The scope of the SEC’s authority in regulating crypto is still tied to questions around their classification as securities, he said in an interview.
“The core issue is, ‘Is crypto a security, or is it not?’” he said. “This doesn't really have any bearing on that. That question is a matter of a legal interpretation, not a matter of an agency overstepping its bounds.”
In SEC lawsuits against exchanges and issuers of digital assets, the dividing line between securities and commodities is still unclear. Yet the overturning of Chevron deference could give more discretion to conservative courts with crypto issues before them, he acknowledged.
“I don't think it'll have any sort of tangible implications in the near term,” Reiners continued.
Still, statutory limits on the SEC’s authority to regulate crypto have been argued by crypto firms before. In an attempt to have an SEC-brought lawsuit tossed last year, the crypto exchange Coinbase argued that the SEC was violating the Major Questions Doctrine, which prohibits agencies from determining questions of “vast economic and political significance” without explicit authorization from Congress.
Coinbase’s argument was that Congress had not delegated the SEC authority to regulate crypto under the Securities and Exchange Act of 1933—because digital assets don’t fit within the agency’s framework for securities, known as the Howey Test. Ultimately, a federal judge in New York found that the SEC exercised “its Congressionally bestowed enforcement authority to regulate ‘virtually any instrument that might be sold as an investment.’”
"We appreciate the Supreme Court's recognition that the Administrative Procedure Act is a check on agencies,” a Coinbase spokesperson told Decrypt in a written statement. “Courts have found that the SEC violated the APA in many contexts, including its denial of a Bitcoin ETF, and we look forward to Courts further scrutinizing SEC overreach in crypto.”
Sheila Warren, CEO of the Crypto Council for Innovation, told Decrypt in a written statement that the ruling has direct implications for the crypto industry. “The role and firepower of regulators, like the SEC, is in question if courts have the ability to step in,” she wrote.
The ruling’s significance was echoed by Coinbase’s Chief Legal Officer Paul Grewal, who wrote on Twitter (aka X) that “the writing is on the wall,” pointing to a snippet from Friday’s decision, which stated that “agencies have no special competence in resolving statutory ambiguities.”
On Thursday, the conservative-leaning Supreme Court imposed new standards on the SEC in a more direct way. In another 6-3 ruling, the court held in SEC v. Jarkesy that in enforcement actions seeking monetary penalties, SEC targets have a right to a jury trial.
Overall, Friday’s ruling may bolster arguments that the SEC is overstepping its authority, Syracuse University College of Law Professor Jack Graves told Decrypt in an interview.
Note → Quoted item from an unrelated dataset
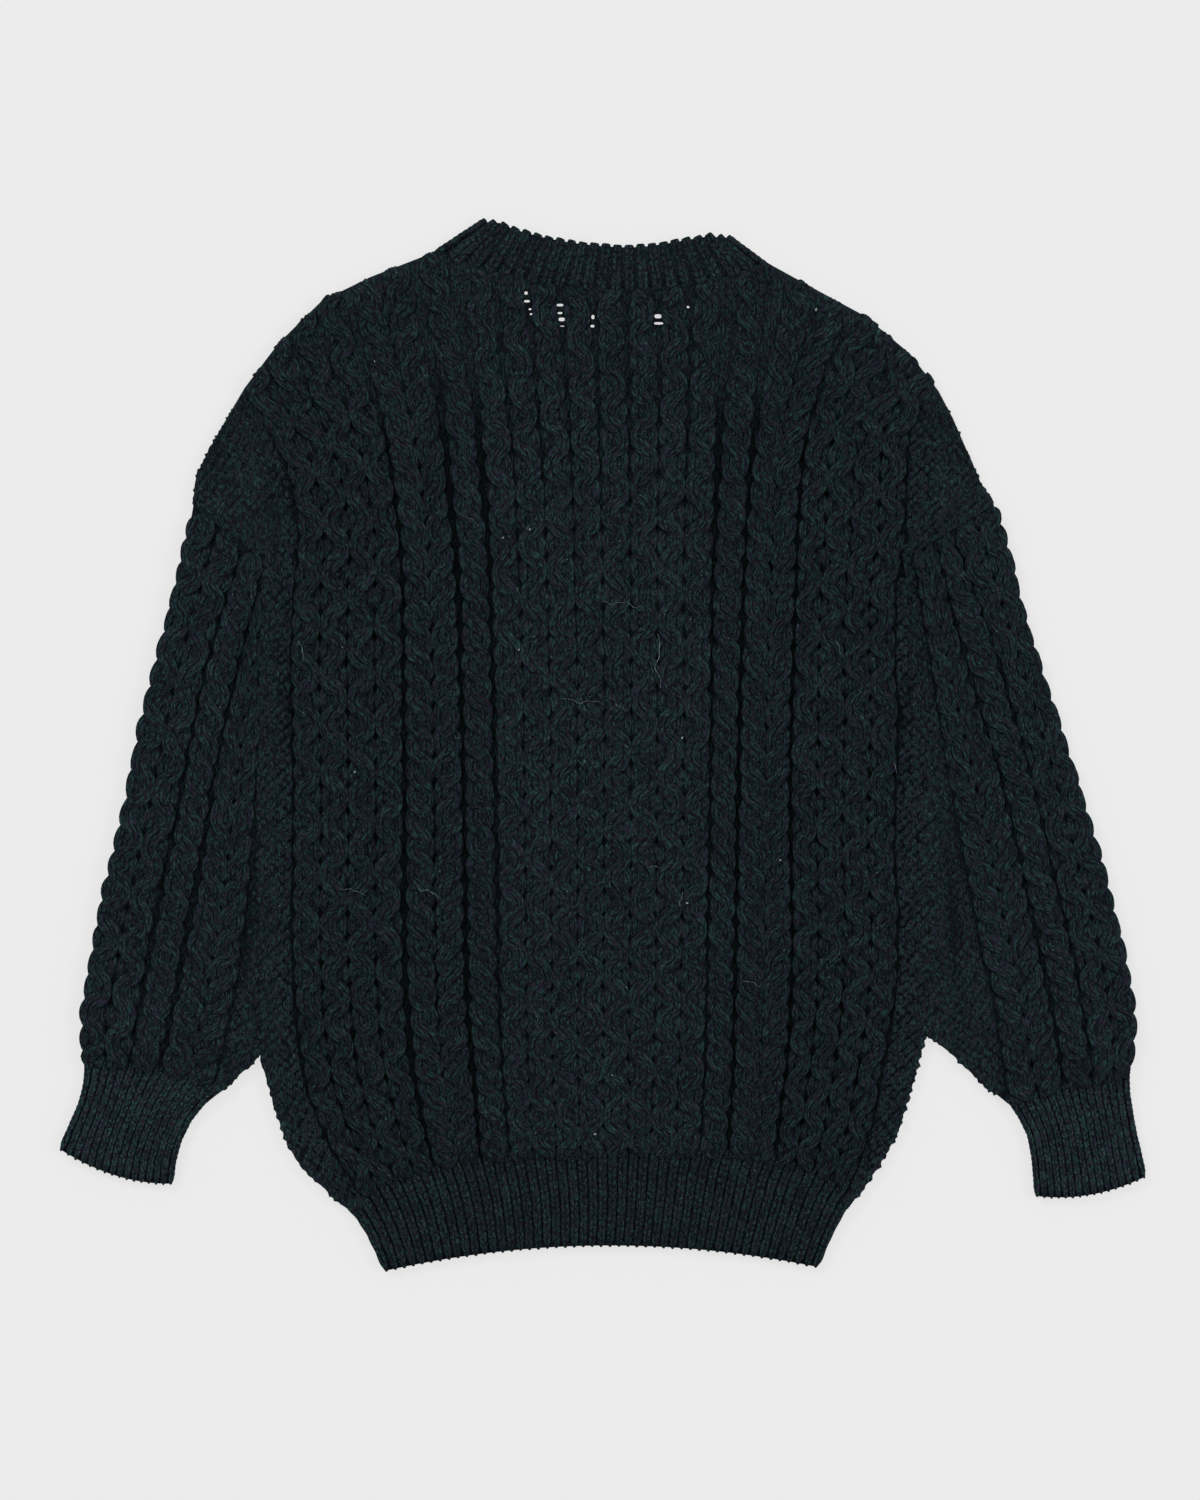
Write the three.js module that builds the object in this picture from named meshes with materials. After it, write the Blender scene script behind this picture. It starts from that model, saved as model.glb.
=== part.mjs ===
// Aran sweater, laid out flat with its back up and its arms straight down beside the body.
// Millimetres, +X to the wearer's right as it lies, +Y towards the neck, +Z up from the surface.
// Every piece is a wall of knitted cloth. The front lies on the surface, the back lies on the front,
// and each sleeve, cuff and the hem welt is a flattened tube that is open at both ends.
import * as THREE from 'three';

// ---- driving dimensions ----
const CABLE_CLOTH = 4.6;   // thickness of the cabled cloth
const RIB_CLOTH = 3.6;     // thickness of the ribbed cloth
const AIR = 1.0;           // air between the two layers
const SEAM = 0.3;          // gap between pieces at a seam
const LIP = 0.6;           // half height of the outermost strip of a rolled edge
const ROLL_STEPS = 3;      // steps round a rolled edge
const BODY_COLUMNS = 16;   // steps across a body panel between its rolled edges
const TUBE_COLUMNS = 7;    // steps across a sleeve or cuff between its rolled edges
const HEM_COLUMNS = 16;    // the hem welt keeps the body's steps, so the seam matches
const NECK_BAND_ROLL = 6;  // steps of the neckband round each shoulder fold
const OFFSET = { x: 0.05, y: -2.291 }; // puts the origin under the middle of the whole sweater

// Sections across the body from the hem seam up to the neck seam. bow is how far the middle of
// the section stands above (+) or below (-) the line between its ends, for each layer.
const BODY = [
  { edge: 'hem', leftX: -166.1, leftY: -300.3, rightX: 166.0, rightY: -292.5, backBow: 30.6, frontBow: 30.6, crown: 4.0 },
  { edge: 'side', leftX: -179.1, leftY: -289.2, rightX: 175.1, rightY: -279.5, backBow: 27.3, frontBow: 27.3, crown: 3.4 },
  { edge: 'side', leftX: -194.1, leftY: -275.6, rightX: 183.6, rightY: -265.9, backBow: 22.1, frontBow: 22.1, crown: 2.8 },
  { edge: 'side', leftX: -204.5, leftY: -259.4, rightX: 190.7, rightY: -253.5, backBow: 18.2, frontBow: 18.2, crown: 2.4 },
  { edge: 'side', leftX: -211.6, leftY: -239.8, rightX: 197.2, rightY: -233.3, backBow: 15.6, frontBow: 15.6, crown: 2.2 },
  { edge: 'side', leftX: -217.5, leftY: -219.1, rightX: 203.7, rightY: -210.6, backBow: 13.0, frontBow: 13.0, crown: 2.0 },
  { edge: 'side', leftX: -222.7, leftY: -200.2, rightX: 210.2, rightY: -186.6, backBow: 10.4, frontBow: 10.4, crown: 2.0 },
  { edge: 'side', leftX: -223.6, leftY: -141.0, rightX: 212.9, rightY: -128.2, backBow: 5.2, frontBow: 5.2, crown: 2.0 },
  { edge: 'side', leftX: -224.5, leftY: -85.0, rightX: 215.3, rightY: -75.7, backBow: 2.0, frontBow: 2.0, crown: 2.0 },
  { edge: 'side', leftX: -225.3, leftY: -35.1, rightX: 217.4, rightY: -28.6, backBow: 0.0, frontBow: 0.0, crown: 2.0 },
  { edge: 'arm', leftX: -225.0, leftY: -24.0, rightX: 216.0, rightY: -19.2, backBow: 0.0, frontBow: 0.0, crown: 2.0 },
  { edge: 'arm', leftX: -223.6, leftY: 32.0, rightX: 207.4, rightY: 39.1, backBow: 0.0, frontBow: -0.5, crown: 2.0 },
  { edge: 'arm', leftX: -222.4, leftY: 81.9, rightX: 201.1, rightY: 81.9, backBow: 0.0, frontBow: -2.0, crown: 2.0 },
  { edge: 'arm', leftX: -221.4, leftY: 120.9, rightX: 195.3, rightY: 120.9, backBow: 0.0, frontBow: -5.2, crown: 2.0 },
  { edge: 'arm', leftX: -244.8, leftY: 139.4, rightX: 225.8, rightY: 139.4, backBow: 0.0, frontBow: -9.8, crown: 2.0 },
  { edge: 'arm', leftX: -264.3, leftY: 154.9, rightX: 251.2, rightY: 154.8, backBow: -0.7, frontBow: -16.2, crown: 2.0 },
  { edge: 'shoulder', leftX: -268.2, leftY: 158.0, rightX: 256.4, rightY: 158.0, backBow: -0.7, frontBow: -18.2, crown: 2.0 },
  { edge: 'shoulder', leftX: -266.2, leftY: 175.5, rightX: 247.3, rightY: 172.9, backBow: -1.3, frontBow: -26.0, crown: 2.0 },
  { edge: 'shoulder', leftX: -257.8, leftY: 192.4, rightX: 237.5, rightY: 194.3, backBow: -2.6, frontBow: -35.1, crown: 2.0 },
  { edge: 'shoulder', leftX: -247.4, leftY: 210.6, rightX: 229.1, rightY: 213.2, backBow: -3.9, frontBow: -45.5, crown: 2.1 },
  { edge: 'shoulder', leftX: -233.7, leftY: 233.3, rightX: 219.3, rightY: 231.4, backBow: -5.2, frontBow: -56.6, crown: 2.1 },
  { edge: 'shoulder', leftX: -211.6, leftY: 261.9, rightX: 200.5, rightY: 255.5, backBow: -8.5, frontBow: -71.5, crown: 2.2 },
  { edge: 'shoulder', leftX: -183.0, leftY: 289.9, rightX: 170.6, rightY: 280.2, backBow: -13.0, frontBow: -86.5, crown: 2.2 },
  { edge: 'shoulder', leftX: -151.2, leftY: 305.5, rightX: 139.4, rightY: 297.1, backBow: -16.9, frontBow: -93.0, crown: 2.2 },
  { edge: 'neck', leftX: -107.6, leftY: 322.4, rightX: 107.5, rightY: 314.6, backBow: -20.8, frontBow: -98.2, crown: 2.2 },
];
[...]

At the same time, the SEC, alongside some federal courts, believe that the regulator’s application of the Howey Test is well within the law.
“The SEC is essentially just applying precedents and Howey,” he said of SEC enforcement actions against crypto firms. But Friday’s ruling strengthens the Major Questions argument, Graves said, adding that “the further the Supreme Court gets away from regulatory deference, the stronger that argument becomes.”